There is also a sequencing issue. Firms that attempt to automate every workflow at once often create integration debt and change fatigue. A more effective enterprise transformation strategy is to prioritize a few workflows where visibility gaps have direct financial impact, such as project setup, timesheet-to-billing, resource forecasting, or change-order management. Once those workflows are stable, the AI operating model can expand.

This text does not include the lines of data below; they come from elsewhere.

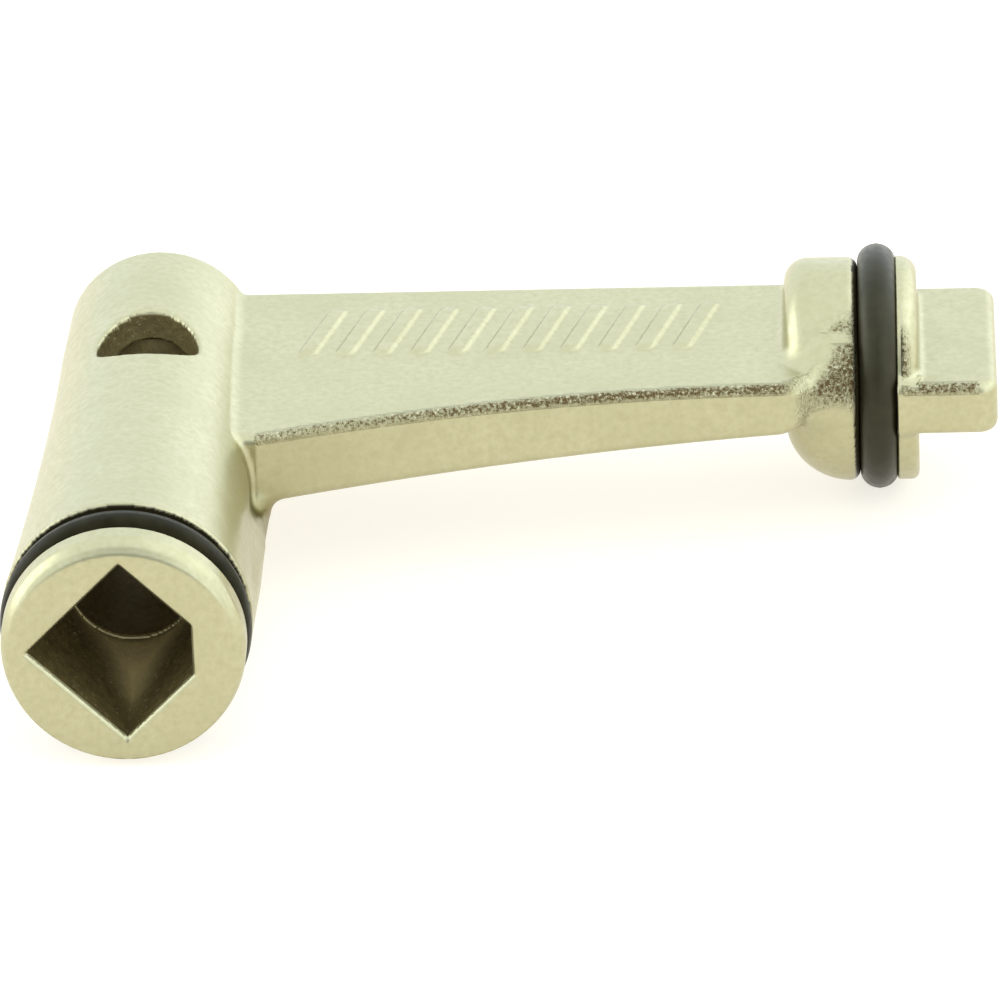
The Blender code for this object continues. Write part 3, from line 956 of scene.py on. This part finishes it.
def make_room():
    """Even bright room, brighter to the right and dimmer in front, where the camera stands."""
    world = bpy.data.worlds.new("room")
    world.use_nodes = True
    tree = world.node_tree
    direction = tree.nodes.new("ShaderNodeTexCoord").outputs["Generated"]

    def math_node(operation, a, b):
        node = tree.nodes.new("ShaderNodeMath")
        node.operation = operation
        tree.links.new(a, node.inputs[0])
        tree.links.new(b, node.inputs[1])
        return node.outputs["Value"]

    def ramp(source, low, high, to_low, to_high):
        node = tree.nodes.new("ShaderNodeMapRange")
        node.interpolation_type = "SMOOTHSTEP"
        for name, value in zip(("From Min", "From Max", "To Min", "To Max"), (low, high, to_low, to_high)):
            node.inputs[name].default_value = value
        tree.links.new(source, node.inputs["Value"])
        return node.outputs["Result"]

    split = tree.nodes.new("ShaderNodeSeparateXYZ")
    tree.links.new(direction, split.inputs["Vector"])
    toward = tree.nodes.new("ShaderNodeVectorMath")
    toward.operation = "DOT_PRODUCT"
    toward.inputs[1].default_value = DIM_DIRECTION
    tree.links.new(direction, toward.inputs[0])
    right = ramp(split.outputs["X"], RIGHT_START, RIGHT_END, ROOM_LEVEL, ROOM_LEVEL + RIGHT_LEVEL)
    far_right = ramp(split.outputs["X"], FAR_RIGHT_START, FAR_RIGHT_END, 0.0, FAR_RIGHT_FALL)
    dimming = ramp(toward.outputs["Value"], DIM_START, DIM_END, 1.0, DIM_LEVEL)
    level = math_node("MULTIPLY", math_node("SUBTRACT", right, far_right), dimming)
    background = tree.nodes["Background"]
    background.inputs["Color"].default_value = ROOM_COLOUR
    tree.links.new(level, background.inputs["Strength"])
    bpy.context.scene.world = world


def make_floor():
    """Pale light table, lit a little from below so that shadows stay faint."""
    height = float(cad_box[0][2])
    signs = ((-1, -1), (1, -1), (1, 1), (-1, 1))
    corners = [(x * FLOOR_REACH, y * FLOOR_REACH, height) for x, y in signs]
    mesh = bpy.data.meshes.new("floor")
    mesh.from_pydata(corners, [], [(0, 1, 2, 3)])
    mesh.materials.append(pale_table())
    floor = bpy.data.objects.new("floor", mesh)
    bpy.context.scene.collection.objects.link(floor)


bpy.context.scene.view_settings.view_transform = "Standard"
make_camera()
make_room()
make_floor()
make_panel("left_panel", -PANEL_SIDE, LEFT_PANEL_WATTS)
make_panel("right_panel", PANEL_SIDE, RIGHT_PANEL_WATTS)

metal = plated_casting()
# The socket's seal gets a duller copy of the rubber, painted shade for the lip's shadow over it
shaded_socket_rubber = black_rubber("shaded_socket_rubber", index=1.2, level=0.4, tint=(1.0, 0.9, 0.42))
tang_rubber = black_rubber("tang_rubber", index=1.5, level=0.42, tint=(1.0, 0.95, 0.65))

body = make_casting(metal)
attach(body, "root")
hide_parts("key_body")

socket_ring = make_ring(
    "socket_seal",
    "Y",
    (0.0, RING_MIDDLE, 0.0),
    SOCKET_SEAL_INNER,
    SOCKET_SEAL_OUTER,
    SOCKET_SEAL_WIDTH,
    shaded_socket_rubber,
)
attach(socket_ring, "root")
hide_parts("socket_o_ring")

tang_ring = make_ring(
    "tang_seal",
    "X",
    (TANG_SEAL_X, BOSS_AXIS_Y, 0.0),
    TANG_SEAL_INNER,
    TANG_SEAL_OUTER,
    TANG_SEAL_WIDTH,
    tang_rubber,
)
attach(tang_ring, "root")
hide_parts("tang_o_ring")
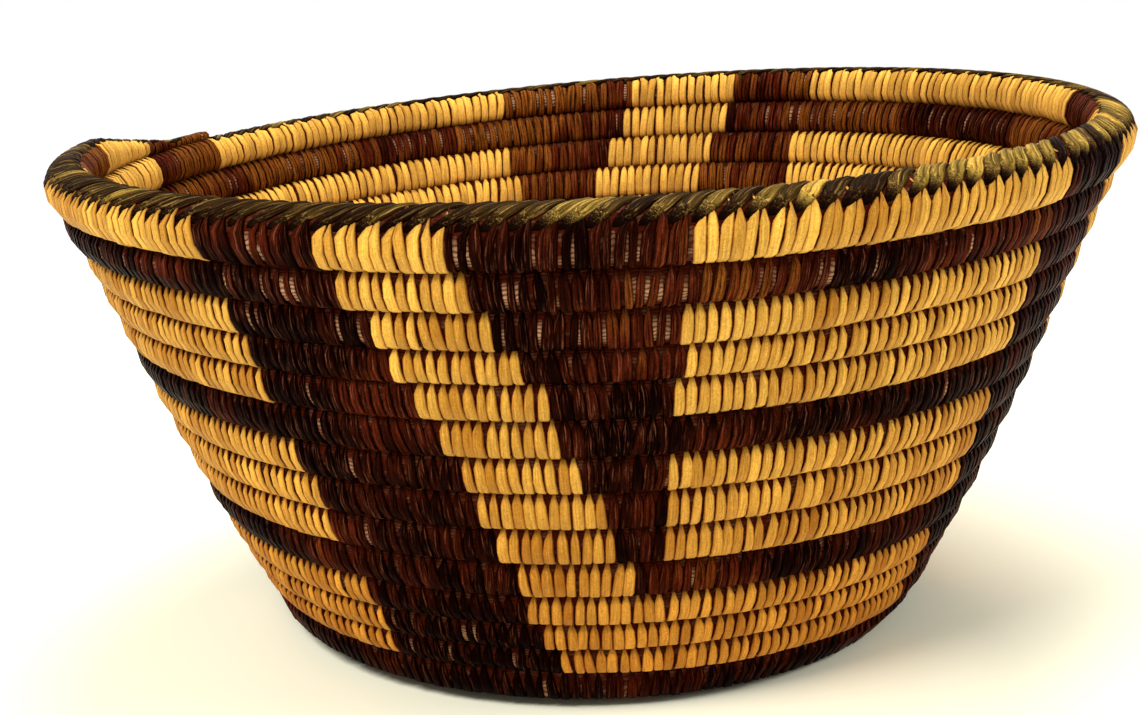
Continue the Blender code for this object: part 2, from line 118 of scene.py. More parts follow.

- Inconsistent client, project, and contract identifiers across systems
- Low-quality timesheet or milestone data affecting predictive analytics
- Unclear ownership of cross-functional workflows
- Resistance to AI recommendations without explainability
- Security concerns around document indexing and retrieval
- Difficulty measuring value when automation goals are too broad
A practical enterprise transformation strategy
For most firms, the best path is not a full system replacement or a standalone AI pilot disconnected from operations. The more durable strategy is to build a connected visibility layer around existing systems, then apply AI-powered automation to the workflows that matter most. This aligns with how professional services organizations actually operate: through a mix of financial controls, delivery processes, staffing decisions, and client commitments spread across multiple platforms.
An effective roadmap often begins with a visibility assessment across ERP, PSA, CRM, HR, and document systems. The next step is to identify where operational blind spots create measurable cost, delay, or margin risk. From there, firms can implement targeted integrations, semantic retrieval for unstructured content, AI business intelligence for forecasting, and AI workflow orchestration for exception handling and approvals.
The long-term objective is not simply more data on dashboards. It is a more coordinated operating model where leaders can see what is happening across service delivery, understand what is likely to happen next, and act through governed workflows. That is the practical value of professional services AI: connecting disparate systems so visibility becomes operational, not just informational.